§ Mr. Durant
I beg to move amendment No. 8, in page 5, line 8 after 'to', insert '(a)'.
Mr. Deputy Speaker
With this it will be convenient to take amendment No. 9, in page 5, line 10 at end insert—'(b) the means proposed by any water authority for ensuring that a proper proportion of any additional work that would be undertaken by that authority as a result of the ending or, as the case may be, varying of the arrangements in question, and proposed to be carried out by direct labour, would he subject to competitive tender.'.
§ Mr. Durant
The sewer work that is currently carried out by local authorities is subject to the direct labour section of the Local Government, Planning and Land Act 1980. It lays down accountancy and competition requirements, including compulsory competition for all such work that is valued at more than £50,000. No such requirement applies to the water authorities, although many of them require, through their own standing orders, that there be compulsory competition for work that is valued at more than £600,000. That is clearly unsatisfactory from the point of view of competition.
The Water Bill would, to some extent, worsen the problem. After consultation, it would make it possible for agency arrangements to be wound up. That means that work that has previously been carried out by local authorities and which is subject to competition would be carried out by water authorities which are not subject to competition, except voluntarily.
The amendment would ensure that Ministers would at least satisfy themselves that the new arrangements are as effective as the existing ones. Direct labour by water authorities is a large-scale business. Ministers calculate that roughly 10 per cent. of capital expenditure is carried out by direct labour organisations. That represents about £80 million each year. In addition, an unquantifiable amount of maintenance work is carried out by direct labour organisations. That may represent some £400 million.
The Federation of Civil Engineering Contractors, which has advanced this suggestion, would like there to be complete application of the local government direct labour organisation rules to water authorities. It therefore hopes that the amendment might be accepted so that they are brought in line with local authorities, which the Government have dealt with in previous legislation.
§ 11 pm
§ Mr. Wyn Roberts
I entirely agree with my hon. Friend the Member for Reading, North (Mr. Durant) that public bodies should ensure that their work is put out to competitive tendering whenever that is appropriate. We carefully considered the merits of including a provision extending to water authorities statutory competition requirements such as those applying to local authority direct labour organisations, including their sewerage activities. We decided on balance against that course. However, we have agreed with water authority chairmen that a code of practice will be drawn up to ensure adequate competition.
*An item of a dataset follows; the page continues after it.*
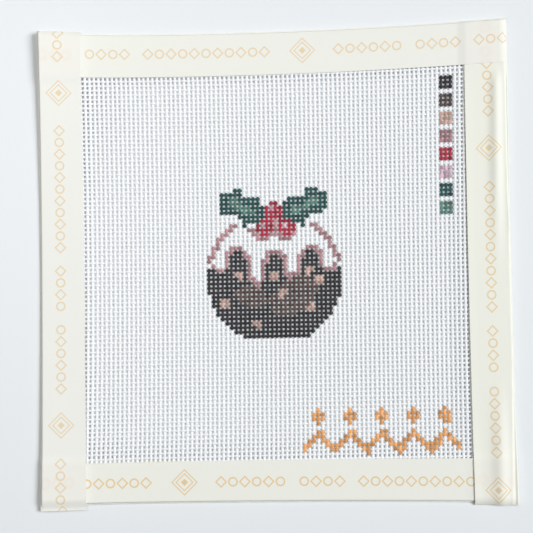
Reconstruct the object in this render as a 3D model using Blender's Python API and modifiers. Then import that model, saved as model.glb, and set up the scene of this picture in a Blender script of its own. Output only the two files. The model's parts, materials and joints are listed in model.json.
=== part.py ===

My hon. Friend's amendments do not deal directly with the subject but seek to make it a factor that the Secretary of State must take into account in deciding appeals. While it may be important in deciding the balance of costs between a water authority and a local authority, I do not believe it right to single it out among all the other relevant factors to be taken into account. I ask my how Friend to accept that the Government are committed to ensuring competition where it is sensible, and to withdraw the amendment.
§ Mr. Durant
I beg to ask leave to withdraw the amendment.
§ Amendment, by leave, withdrawn.
§ Amendments made: No. 12, in page 5, line 36, leave out 'further'.
No. 14, in page 6, line 19, leave out 'or further report'. No. 15, in page 6, line 23, at end insert—
'(8A) In subsection (1) above "consumers" include persons who use or are likely to use, for the purposes of recreation, any water or land associated with water in respect of which the water authority in question are under the duty imposed by section 20 above.'.—[Mr. Wyn Roberts.]